Kobayashi finally set off for real as soon as the race went back to green, but immediately, the car went into limp mode, crawling along the circuit with severely reduced power. Eventually, the car died in the Porsche curves, forcing the #7's retirement.

Up to that point, the #7 car was the only Toyota not beleaguered by mechanical problems, making it the team's best hope for winning the race. Early mechanical issues had put the #8 car out of contention, and the #9, notably slow from the beginning, retired after making contact with an LMP2 just minutes after the #7 quit.

In a statement on his Facebook page, Capillare says his gesture to Kobayashi was an honest mistake.

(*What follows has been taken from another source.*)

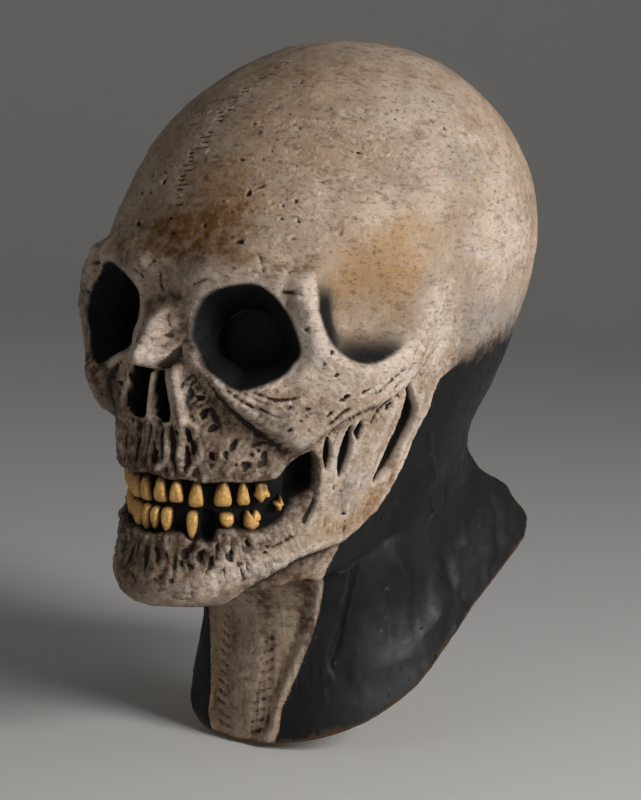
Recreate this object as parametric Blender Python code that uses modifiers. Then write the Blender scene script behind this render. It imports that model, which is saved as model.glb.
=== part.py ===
"""Skull mask: a hollow over-the-head latex mask, a bare skull on a black neck, with gold teeth.

The shell is one casting. Named rings give its plain form, and named outlines on that form raise
or sink the eye sockets, temples, cheekbones, nose, mouth, jaw and neck. Places on the shell are
given by the angle round from the nose and by the distance down the shell from the crown.
Front is -Y, the wearer's left is +X, and the origin is the inner crown where the head carries it.
"""

import math

import bmesh
import bpy
import numpy as np
from mathutils import Matrix, Vector

# Driving sizes, in millimetres
MM = 0.001
WALL = 2.8
CROWN_BEHIND_MIDDLE = 26.0
SOCKET_DEPTH = 25.0
SOCKET_SLOPE = 9.0
TEMPLE_DEPTH = 14.0
TEMPLE_SLOPE = 11.0
CHEEK_RISE = 5.0
NOSE_BONE_RISE = 13.0
NOSE_HOLE_DEPTH = 15.0
MOUTH_DEPTH = 6.5
MOUTH_CORNER_DEPTH = 15.0
JAW_STEP = 6.0
NECK_STRIP_DEPTH = 4.0
NECK_RIDGE_RISE = 2.5
EYE_OPENING_RADIUS = 15.5
EYE_OPENING_SIDES = 28
EYE_MESH_RADIUS = 20.0
EYE_MESH_THICKNESS = 1.0
EYE_MESH_STRETCH = 1.2
EYE_MESH_SIDES = 24
TOOTH_DEPTH = 5.8
TOOTH_SIDES = 10
TOOTH_BANDS = 6
EDGE_SQUARENESS = 3.2
SEAT_GAP = 0.3
MESH_GAP = 0.5
MM_PER_DEGREE = 1.85

# Where an eye opening is centred: degrees from the nose, millimetres down from the crown
EYE_ANGLE = 20
EYE_DOWN = 200

# Plain form. Heights and depths are from the crown's level and the middle of the head.
RING_COLUMNS = ("z_front", "z_side", "z_back", "half_width", "y_front", "y_back", "y_centre", "n_front", "n_back")
RINGS = {
    "crown":     (0, 0, 0, 0, 26, 26, 26, 2.0, 2.0),
    "vault_20":  (-6, -5, -6, 33, -12, 63, 25, 2.0, 2.0),
    "vault_40":  (-23, -21, -24, 60, -45, 94, 23, 2.0, 2.0),
    "vault_60":  (-47, -45, -51, 80, -73, 119, 20, 2.05, 2.0),
    "forehead":  (-77, -74, -83, 90, -93, 130, 16, 2.1, 2.0),
    "brow":      (-107, -103, -113, 91, -106, 127, 14, 2.3, 2.0),
    "orbit":     (-133, -129, -139, 88, -109, 116, 12, 2.55, 2.0),
    "cheek":     (-160, -157, -163, 81, -111, 103, 10, 2.4, 2.1),
    "nose":      (-183, -181, -181, 73, -112, 95, 8, 2.0, 2.1),
    "teeth":     (-210, -201, -189, 69, -112, 94, 10, 1.85, 2.1),
    "chin":      (-243, -217, -196, 64, -110, 96, 12, 1.75, 2.1),
    "jaw_edge":  (-261, -227, -202, 60, -107, 99, 14, 1.8, 2.2),
    "under_jaw": (-263, -238, -206, 57, -50, 104, 18, 1.9, 2.3),
    "throat":    (-277, -255, -211, 56, -34, 112, 24, 1.9, 2.4),
    "neck":      (-305, -277, -218, 60, -32, 128, 32, 1.85, 2.6),
    "hem":       (-338, -298, -226, 66, -34, 150, 36, 1.8, 2.8),
}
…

"Saturday evening, during the race, I was waiting for my relay, helmet on the head at my box," Capillare wrote. "I wanted to show my encouragement to the leader car, stopped at red light a few meters in front of my box. It was a spontaneous encouragement mark as it happens between pilots. I was fined by stewards for this gesture and I admit it was inopportune. I regret that."

Calling this incident bad luck for Toyota would be a huge understatement. It's impossible to say whether the #7 car would have gone on to win had this not happened, but this inadvertent incident robbed Toyota of its best chance at winning Le Mans.

It's hard to pin blame on anyone in this situation, but one solution seems obvious: In the future, maybe organizers shouldn't allow race teams to dress their drivers so similarly to the track marshals.